One way that my self-esteem has affected my interpersonal communication is that when growing up, my negative thoughts of myself caused me to be frustrated or aggressive, or often reserved in my communications with family. I was told by my family that it was necessary to be the best, and if you weren't, it was doted on and made known. Even when I did well at something, it was rarely praised. Although I was in great shape, active in sports and weight lifting classes, my weight and looks were always commented on as were my grades and how much I should be accomplishing any given day. Because of this, I began to see myself in an extremely negative light and burdened myself with negative comments if I was anything less than perfect. As a result of this, my communications with my family were often in a frustrated tone because I didn't feel good enough about what I was contributing, or sometimes I was very reserved because I didn't believe that the things I were good at were worthwhile. I didn't feel as accomplished as others in my family and so I would often simply not communicate my thoughts and ideas or my interests.

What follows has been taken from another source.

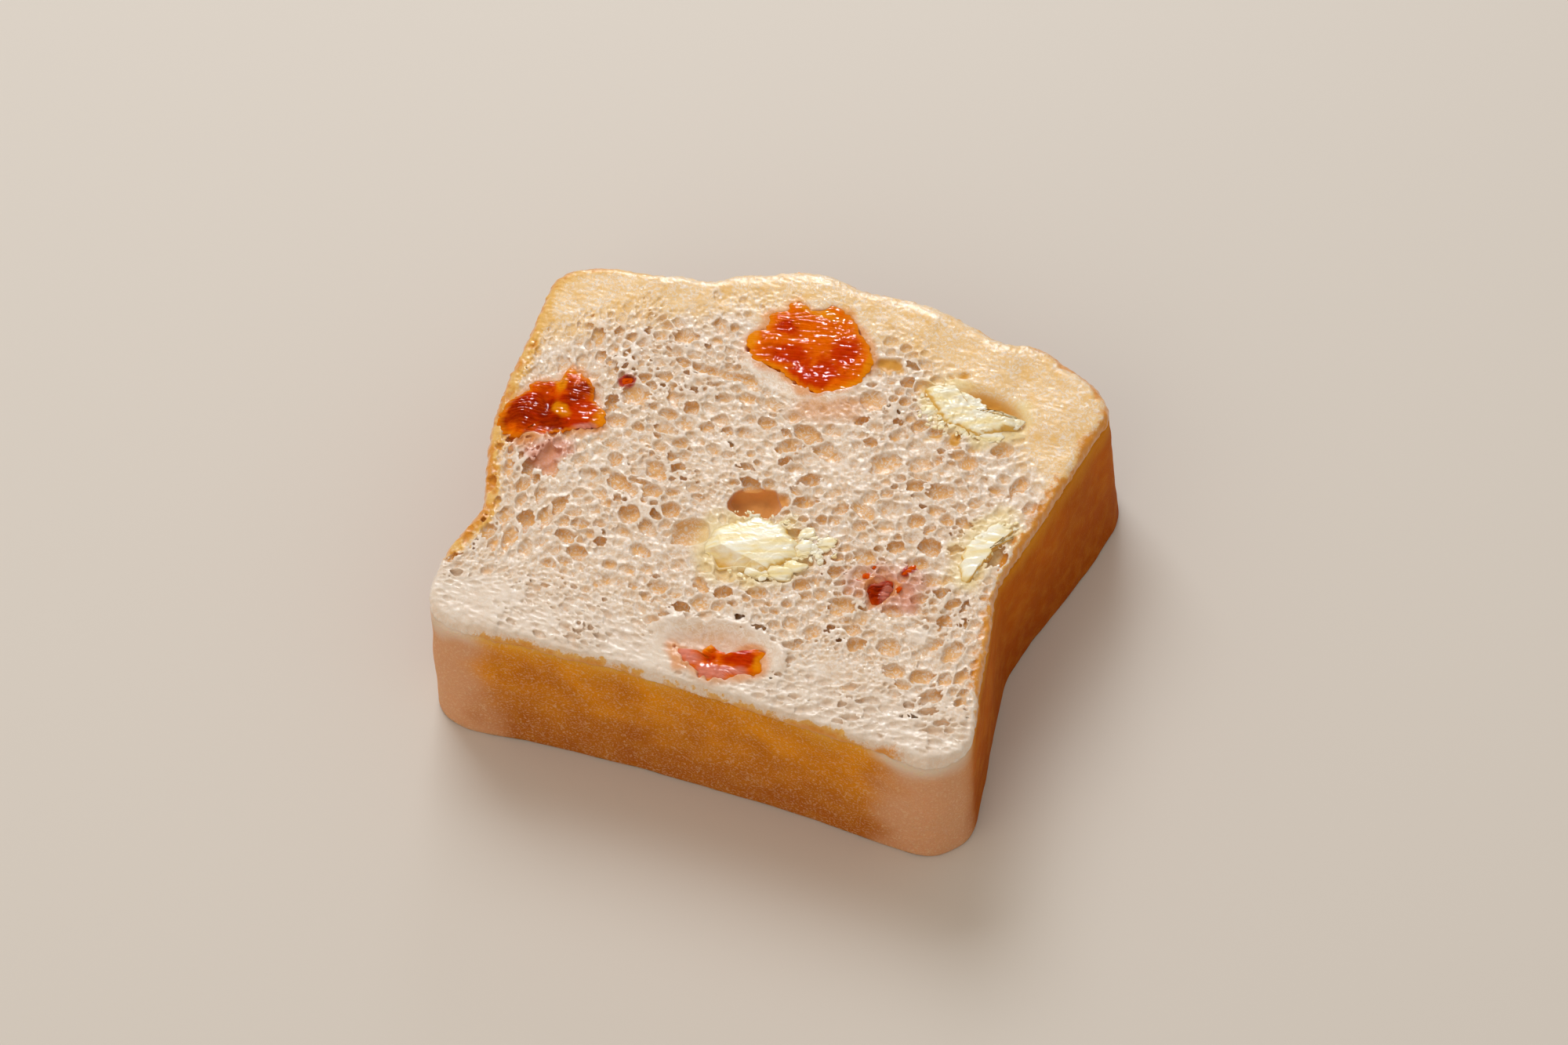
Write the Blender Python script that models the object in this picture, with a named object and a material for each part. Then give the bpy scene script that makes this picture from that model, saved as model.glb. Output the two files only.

Sole (2011) mentions that self-esteem is based on how you generally feel about your worth, and mine was low at that time, which caused negative self-talk. How you internally speak to yourself directly affects how you feel and can cause an individual to be shy, boisterous, happy, or aggressive, which comes out when we speak to others.

Reference

Sole, K. (2011).Making connections: Understanding interpersonal communication. San Diego, CA: Bridgepoint Education, Inc.